Edwards’ ancestor, William Hayden, along with his brother, Basil, were among the early Catholics who settled in Nelson County, which became a seat of Catholicism in the west. Basil donated the land on which the first Catholic church in Kentucky was built. He also did as many farmers in those days did: He started distilling whiskey. Edwards says Basil Hayden’s name lives on today in the premium bourbon that bears his name, and in the whiskey he inspired, Old Grand-Dad.
“So in this one family you have religious discrimination in colonial and post-colonial America, mass migration from the east coast to frontier, the establishment of the Catholic Church in Kentucky, and the history of bourbon,” Edwards says. “That stuff just fascinates me.”
The Adventure of War
Cowan, who owns a prominent antiques auction house in Cincinnati, grew up Louisville’s Highlands neighborhood. As a child he spent summers with relatives who farmed in Union County, and he says those experiences shaped his definition of what it means to be a Kentuckian.
“I think my love of Kentucky in part stems from that exposure to the land and the people who are working the land,” Cowan says.
He says his family genealogy includes Samuel Withers, a great-great-grandfather from western Kentucky who joined the Confederate Army’s 10th Kentucky Cavalry in the Civil War. Cowan says he wonders what would’ve motivated a teenage boy from a family that didn’t own slaves to volunteer for the Confederacy.
“I’m sure at 17 years old you’re not thinking about keeping slaves and states rights,” Cowan says. “I like to think he joined because he wanted to see the elephant. This was an adventure and, boy, wouldn’t it be great to get away from mom and my five brothers and sisters, and go off and ride on a horse somewhere.”
Cowan says Withers eventually served with John Hunt Morgan’s Confederate raiders and was captured by Union troops trying to cross the Ohio River. Withers rode out the rest of the Civil War in a prison camp in Chicago.
The Legacy of Slavery
Cowan says while most early Kentuckians lived a hard-scrabble existence, there were many prosperous Virginians who immigrated here with their slaves.
“Slaves provided the human capital to make more capital,” Cowan says. “It’s hard to realize how much wealth was built on the back of enslaved people throughout the South.”
Edwards says it broke his heart when he found a slave owner among his ancestors because of the “stain” he felt it cast upon his family. And he says it was a mistake that Kentucky embraced the South after the Civil War.
That mindset lasted long into the 20th century as the state wrestled with segregation. When he was young, Cowan says he joined with African-American protestors who marched in his Louisville neighborhood.
“They were demonstrating about the open-housing laws,” Cowan recalls. “And I, as a teenager, got out there and was walking with them because that was the way I had been raised by my mother.”
Rich in Discrimination
“We always thought in Louisville that we were progressive because we were ahead of the rest of the South,” Edwards says as he remembers student sit-ins at the old Blue Boar Cafeteria in downtown Louisville.

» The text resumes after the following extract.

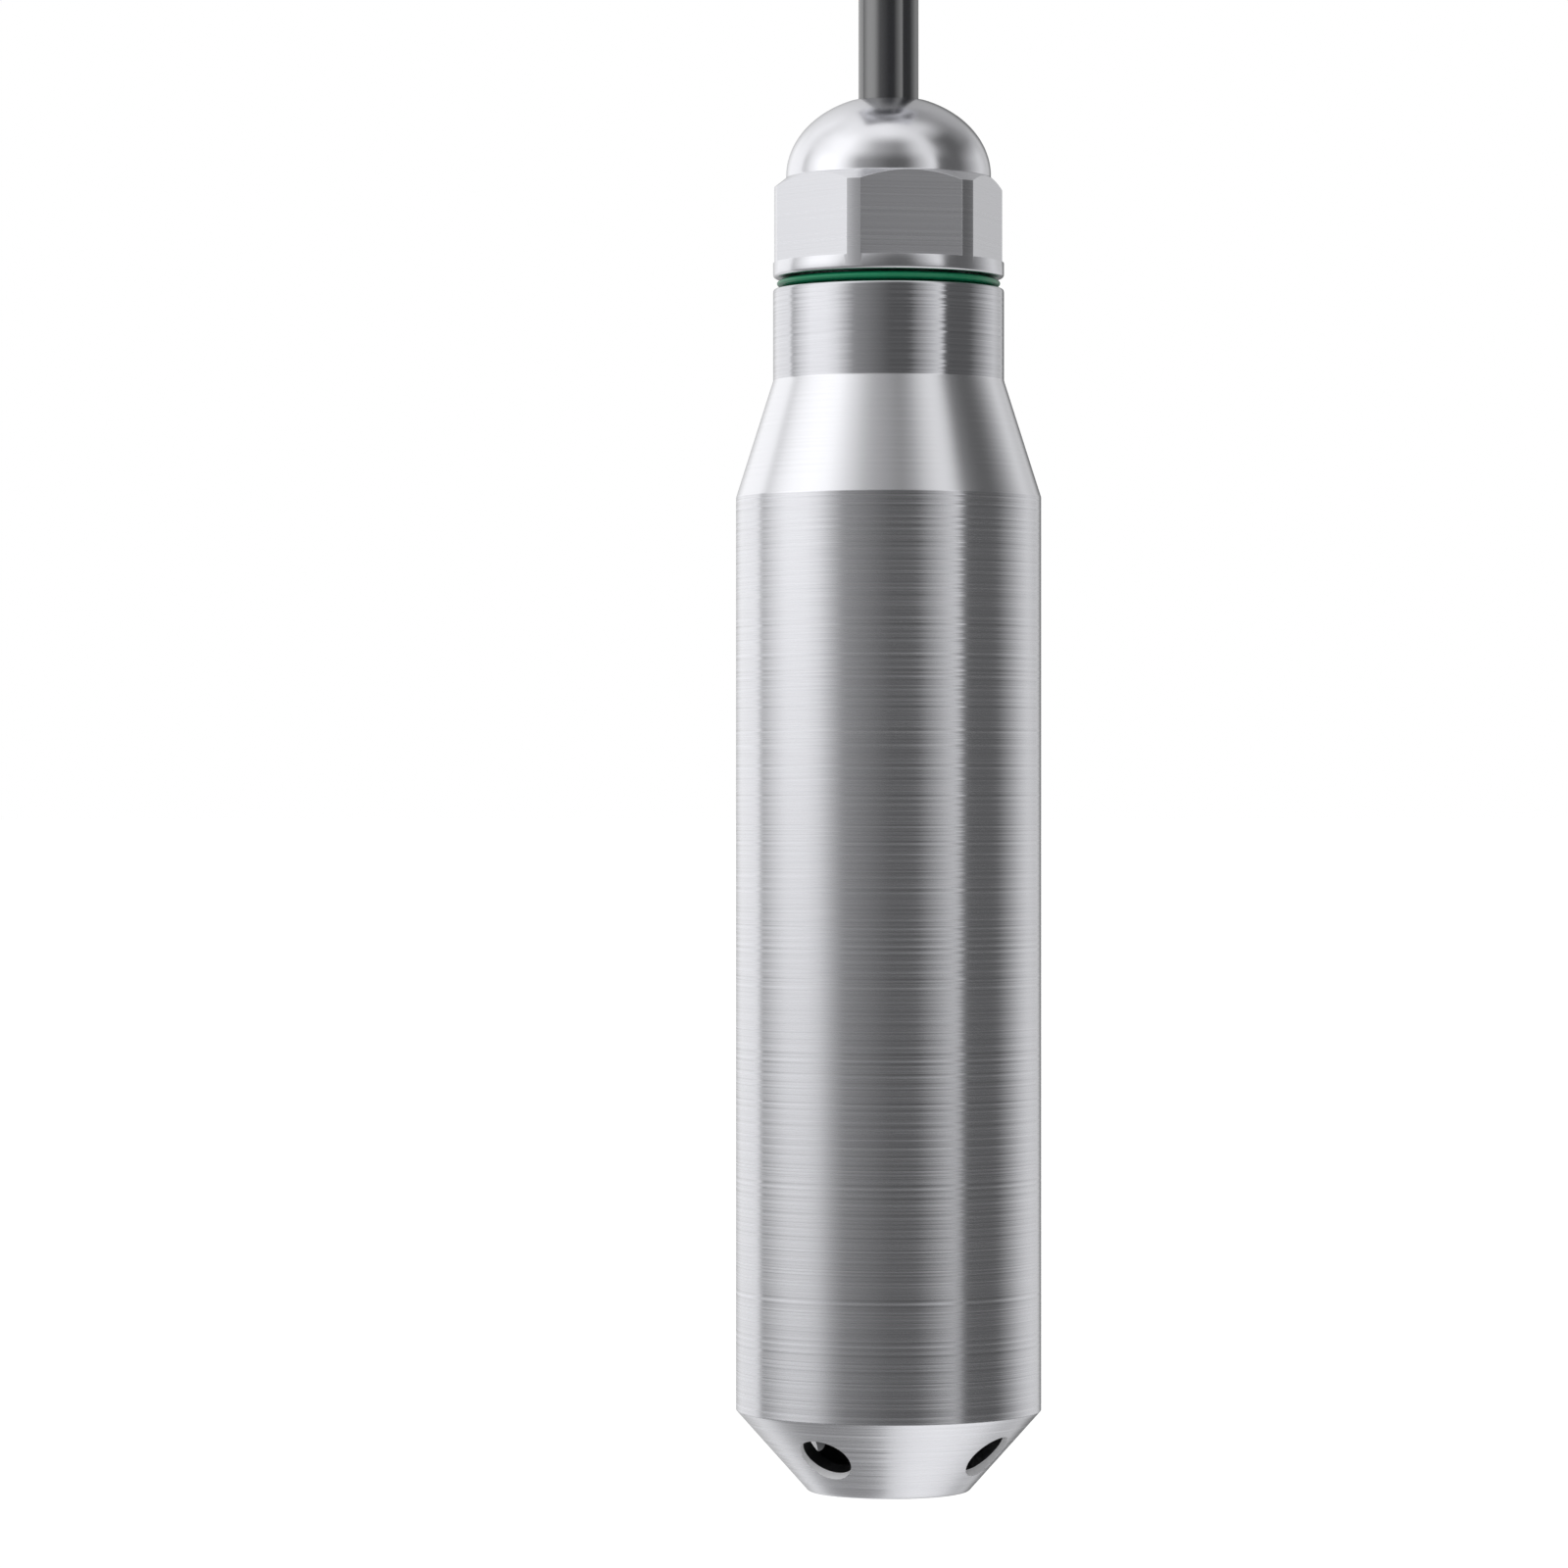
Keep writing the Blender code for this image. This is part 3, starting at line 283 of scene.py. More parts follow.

“We were still rich in discrimination,” Edwards says. “It was ugly and it was embarrassing and I’m ashamed of that.”
Cowan says slavery is just one issue that profoundly illustrates how history continues to influence our lives.
“The more we know about our past and how it shapes our country today, the better,” Cowan says.
Historical Odds and Ends
In their wide-ranging conversation at the Thomas D. Clark Center for Kentucky History, Cowan and Edwards discussed a number of topics relating to the state’s past.
- It turns out that arguing over a new bridge for northern Kentucky isn’t new. Cowan says building the first span across the Ohio River spurred intense debates in the 1850s. Kentuckians desperately wanted a crossing but Cincinnati businessmen feared a bridge would impede steamboat traffic and hurt commerce in their city. Even after engineer John Roebling designed a suspension bridge that would allow the stacks of steamboats to pass safely under it, Cincinnati civic leaders still had to be convinced of the merit of the plan, according to Cowan. Before they approved the project, Cowan says Cincinnati demanded that streets on either side not be aligned so as to make travel between Kentucky and Ohio less convenient. (A further note: That bridge had a toll for nearly 100 years.)
- Although Frank Duveneck, a painter of the late 19th and early 20th centuries, is closely associated with the Art Academy of Cincinnati, he was actually born and lived many years in Covington. Fine art patrons still praise Duveneck’s work, but Cowan argues that Kentuckians should embrace the Frankfort watercolor artist Paul Sawyier instead. “Duveneck painted dark, ugly pictures. Paul Sawyier painted great pictures of Hickman Creek and the Kentucky River,” Cowan jokes. “Embrace him, forget Duveneck.”
- Edwards says pioneer Simon Kenton deserves more recognition for his efforts to explore and settle Kentucky – and not just because he led one of Edwards’ ancestors on a flatboat journey down the Ohio River. Edwards says Kenton saved Daniel Boone from being scalped by Native Americans. Yet Edwards says Boone is better known because he got better press, largely from the biography early historian John Filson wrote about him. Cowan agrees with that assessment, and adds that both Boone and Kenton were equally bad businessmen when it came to properly filing their land claims.
- Edwards also expresses great fondness for the late historian and author Thomas D. Clark, who taught at the University of Kentucky for many years. “Every time I talked to him, it was a good time… So smart, so funny, and just charming company,” Edwards says. “I never met a woman who didn’t have a crush on Dr. Clark. He was just that charming.”